X-ray image of NGC 720

The galaxy NGC 720 is embedded in a large halo of thin, hot gas (red glow), revealed in this 5-arcminute-wide image taken by the Chandra X-ray Observatory.

NASA / CXC / UCI / D.Buote et al.

Most of the matter in the universe truly is invisible, as astronomers have long been saying, according to a new result from the Chandra X-ray Observatory. Chandra has found evidence of dark matter exerting gravity in a way that cannot be accounted for by any other explanation — not even by modifying the law of gravity itself, as some physicists have suggested.

For 69 years astronomers have become increasingly convinced that the universe is full of some kind of unseen matter. The stars, gas, and dust that we see (or detect at X-ray, radio, or other wavelengths) don’t add up to nearly enough mass to make galaxies rotate as fast as they do, or to make galaxy clusters hold together as tightly as they do, or to bend light from distant background sources as much as observed, or to account for various other effects. Roughly seven times more stuff must be out there exerting gravity to do these things. There’s excellent evidence that most of this dark matter exists in the form of exotic particles not yet discovered in any physics lab.

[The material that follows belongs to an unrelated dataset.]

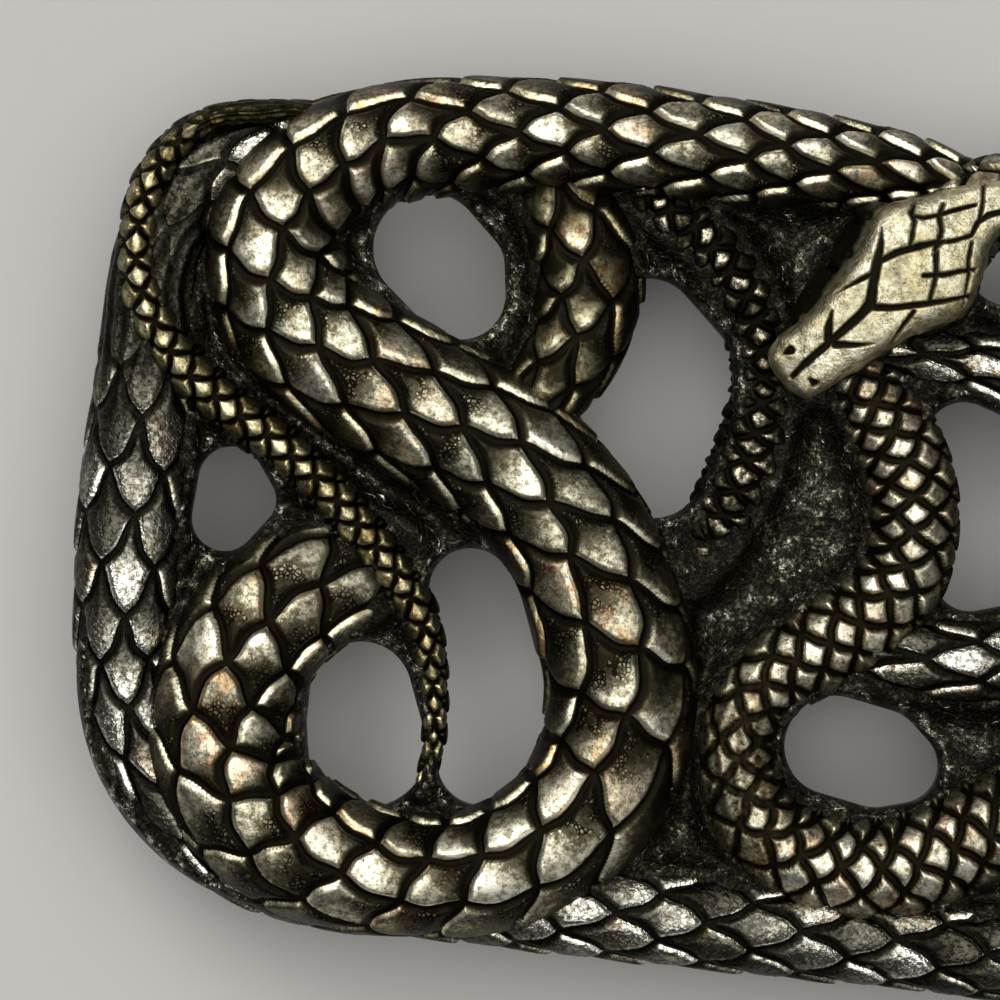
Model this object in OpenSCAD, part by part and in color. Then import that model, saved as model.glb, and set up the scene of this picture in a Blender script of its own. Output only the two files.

Back in 1983, Mordecai Milgrom (Weizmann Institute, Israel) proposed another explanation. Maybe the law of gravity itself breaks down and behaves strangely where gravity becomes very weak, such as on the outskirts of galaxies and among galaxy clusters. Could Newton’s equation of gravity be rewritten to account for all observations with no dark matter at all? Milgrom's theory of Modified Newtonian Dynamics, or MOND, ran into problems, but some physicists have continued to work on it as a possible dark-matter alternative.

However, there’s no way it can explain the gravity field around the galaxy NGC 720 in Cetus, say David Buote (University of California, Irvine) and several colleagues in the September 20th Astrophysical Journal. Using Chandra, they found a large cloud of thin, hot gas surrounding the galaxy. The cloud’s shape and orientation mean that it has to be held together by the gravity of a dark-matter halo that simply does not match the visible galaxy's shape — no matter how the law of gravity is tweaked.

As with other galaxies (including the Milky Way), the dark-matter halo around NGC 720 contains 5 to 10 times the mass of the visible stuff. Astronomers hope such observations will narrow down how dark matter behaves and what it might be. Buote’s team says their work indicates that it consists of slow-moving ("cold") particles that, unlike in a normal gas, do not collide or interact with each other or with ordinary matter in any way except by their gravity.